How to Port a Mortgage
Before porting a mortgage to a new property, it’s best to consult with a mortgage broker or attorney to understand your options and the implications. You’ll also need to follow a series of steps, each important in ensuring a smooth transition. These include:
- The first thing you must do before porting a mortgage is to review your current mortgage terms and conditions by checking if it’s portable. You can do this by contacting your mortgage lender or broker to determine.
- Your lender will likely require a professional appraisal of the new property to ensure it meets their lending criteria.
- If the new property meets the lender’s criteria, you can apply to port your mortgage. Your mortgage lender will conduct credit checks, income verification and reassess your financial situation. If your credit score has taken a hit since you secured your original mortgage, it might affect your ability to port your mortgage.
What Are the Pros and Cons of Porting a Mortgage?
Porting a mortgage comes with several advantages. These include:
- It can help you avoid early repayment charges that may apply if you were to end your current mortgage agreement prematurely.
- If you’ve secured a particularly low-interest rate and rates have since risen, porting your mortgage enables you to keep your current rate.
- Porting your mortgage can provide financial flexibility and reduce the costs of buying a new home, especially if you’re moving to a cheaper house.
While porting a mortgage is beneficial in certain circumstances, there are certain downsides involved. These include:
- Porting a mortgage can limit your options as you must stick with your current lender. You might miss out on better deals or rates available elsewhere.
- Porting a mortgage can be complex and require legal assistance, adding to the cost and time involved.
- Moving to a more expensive home may increase your repayment since most lenders charge a different rate on the extra amount on the current mortgage.
What Are the Implications of Porting a Mortgage When Moving to a Higher Value Property?
Porting a mortgage to a higher value property will require you to borrow more. This means that the extra amount might be at a different rate and may affect your monthly mortgage repayments and the overall cost of the loan.
Assuming you own a home worth $200,000 and have a mortgage balance of $150,000 at an interest rate of 3 percent. You then decide to move to a new property valued at $300,000.
In this scenario, you would port your existing mortgage ($150,000) to the new property. However, because the new property is more expensive, you’ll need to borrow an additional $150,000 to cover the cost difference.

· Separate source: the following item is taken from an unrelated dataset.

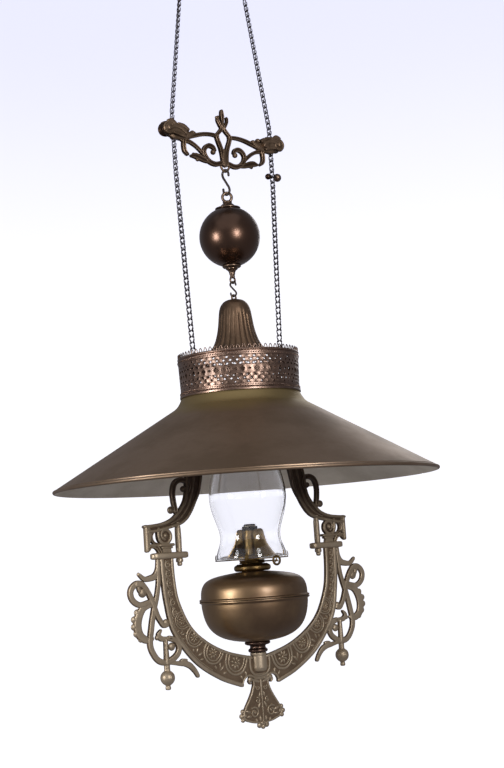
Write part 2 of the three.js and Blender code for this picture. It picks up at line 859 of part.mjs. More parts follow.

Say your lender offers the extra amount at an interest rate of 4 percent. Here’s what your new mortgage might look like:
- Ported mortgage: $150,000 at 3 percent interest
- Additional borrowing: $150,000 at 4 percent interest
What Are the Implications of Porting a Mortgage When Moving to a Cheaper Home?
If you’re downsizing to a cheaper home, you may end up with surplus funds that you can use to pay off part of your mortgage. However, this can trigger early repayment charges, so checking your lender’s policy is important.

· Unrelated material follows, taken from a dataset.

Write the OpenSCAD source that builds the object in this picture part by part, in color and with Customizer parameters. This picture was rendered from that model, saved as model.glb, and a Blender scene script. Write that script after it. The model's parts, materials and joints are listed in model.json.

Following the same example above, you decide to move to a cheaper home worth $150,000. You would port your existing mortgage ($200,000) to the new property. Because the new property is cheaper, you’ll have a surplus of $50,000 after selling your original home and paying off your existing mortgage.

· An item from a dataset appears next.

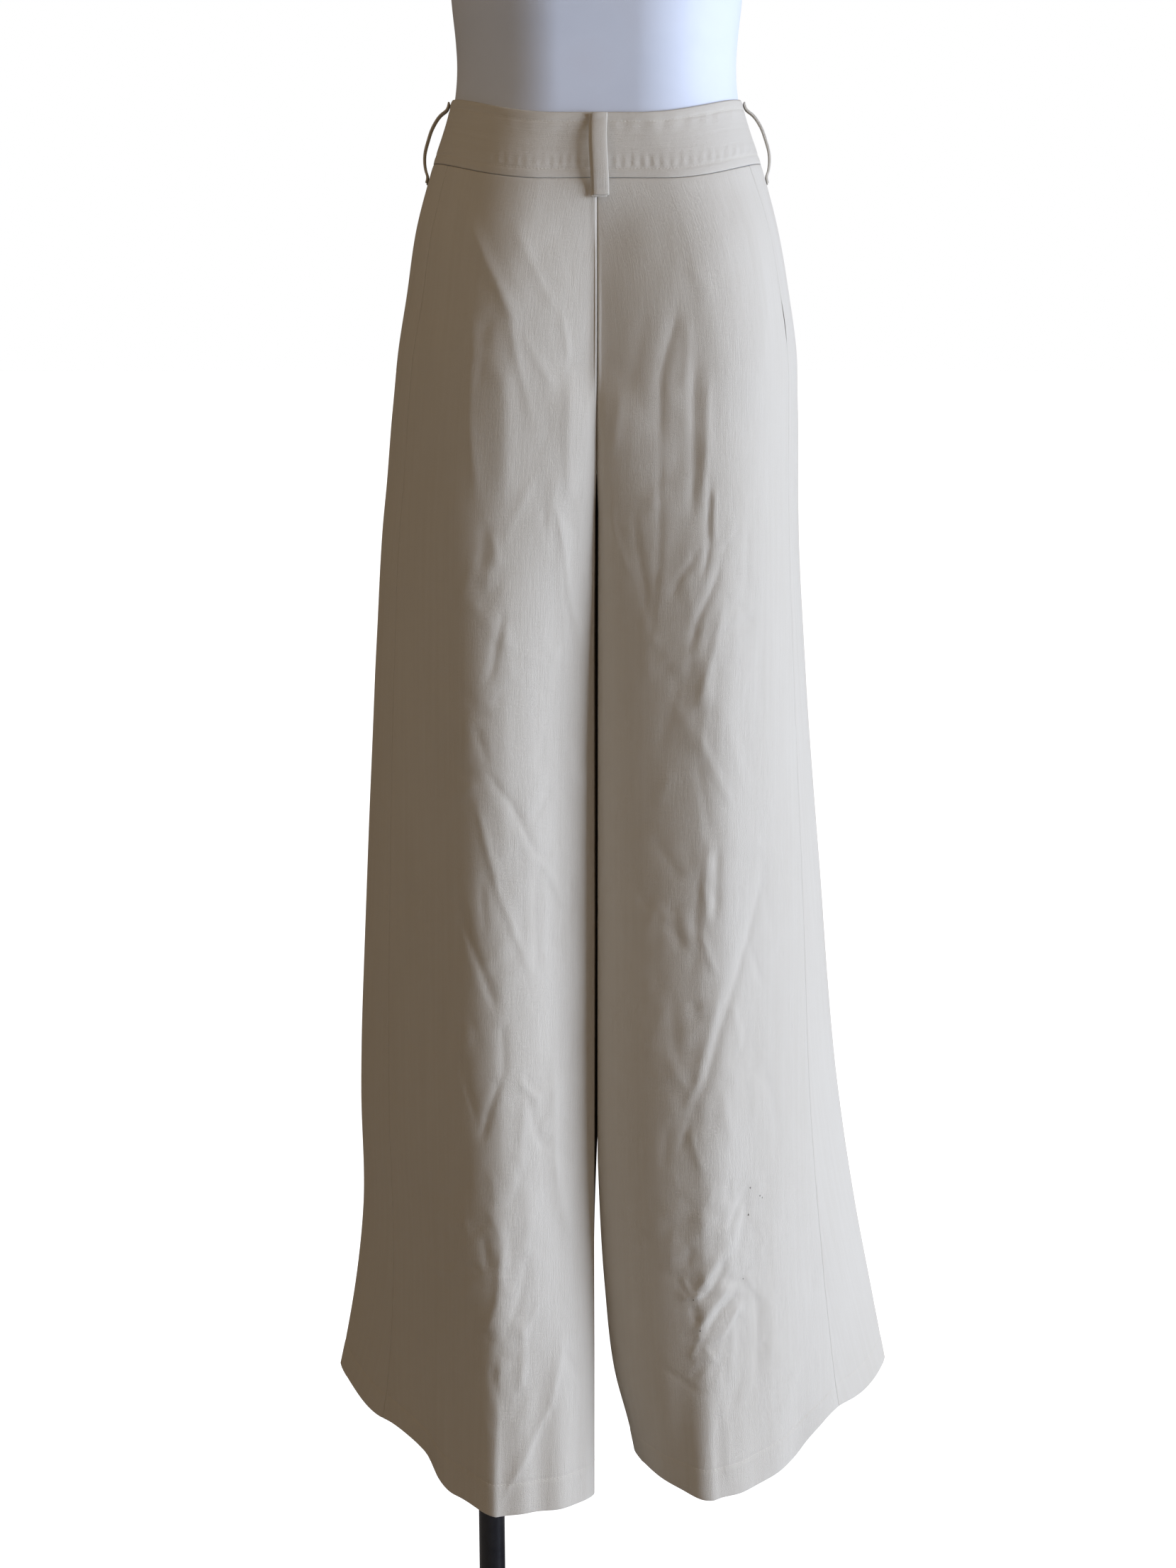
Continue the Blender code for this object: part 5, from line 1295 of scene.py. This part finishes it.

If your lender imposes a 3 percent early repayment charge and you decide to use the $50,000 surplus to pay off a portion of your ported mortgage, you could incur a penalty of $1,500 ($50,000 * 3 percent).
What Are Secondary Mortgage Notes?
Secondary mortgage notes are an alternative way of financing property, particularly for sellers. One such alternative is seller financing, where the buyer does not take out a traditional mortgage with a bank or mortgage company. Instead, you (the seller) act as the lender and hold a promissory note where the buyer agrees to repay the loan. You, therefore, hold the mortgage note as an asset. With this, instead of porting the current mortgage to your new property, you can just take out a new mortgage.
Can You Transfer a Mortgage to Another Person?
Transferring a mortgage to another person is possible, but several factors and requirements are involved. Legally, you can only transfer a mortgage under special circumstances. For instance, if a mortgage is “assumable,” you can transfer it to another person. An assumable mortgage is a loan that allows a buyer to take over a seller’s home loan. However, not all mortgages are assumable. The most common assumable mortgages are often government-backed, such as USDA, FHA, and VA mortgages.
An assumable mortgage could be a good idea if the home buyer wants to take advantage of lower interest rates and lower closing costs. But, even if the mortgage is assumable, the mortgage lender usually has to approve the new borrower, which may involve credit score checks and income verification to ensure they can afford the mortgage payments.
Other circumstances that may allow you to transfer your mortgage include divorce, separation, inheritance, and financial hardship, where you can no longer afford your mortgage payments.
Transfer mortgages can have implications for both the original and new borrower. For the original borrower, transferring a mortgage could help avoid penalties for breaking your mortgage contract early. For the new borrower, assuming an existing mortgage might mean getting a lower interest rate than what’s currently available in the market, especially if the original borrower secured the loan when interest rates were low.
While porting a mortgage is an option that can provide financial benefits and flexibility when moving properties, you should make the decision to port a mortgage after carefully considering its potential drawbacks. It’s also best to consult with a mortgage advisor or financial professional to ensure you make an informed decision that aligns with your financial goals and needs.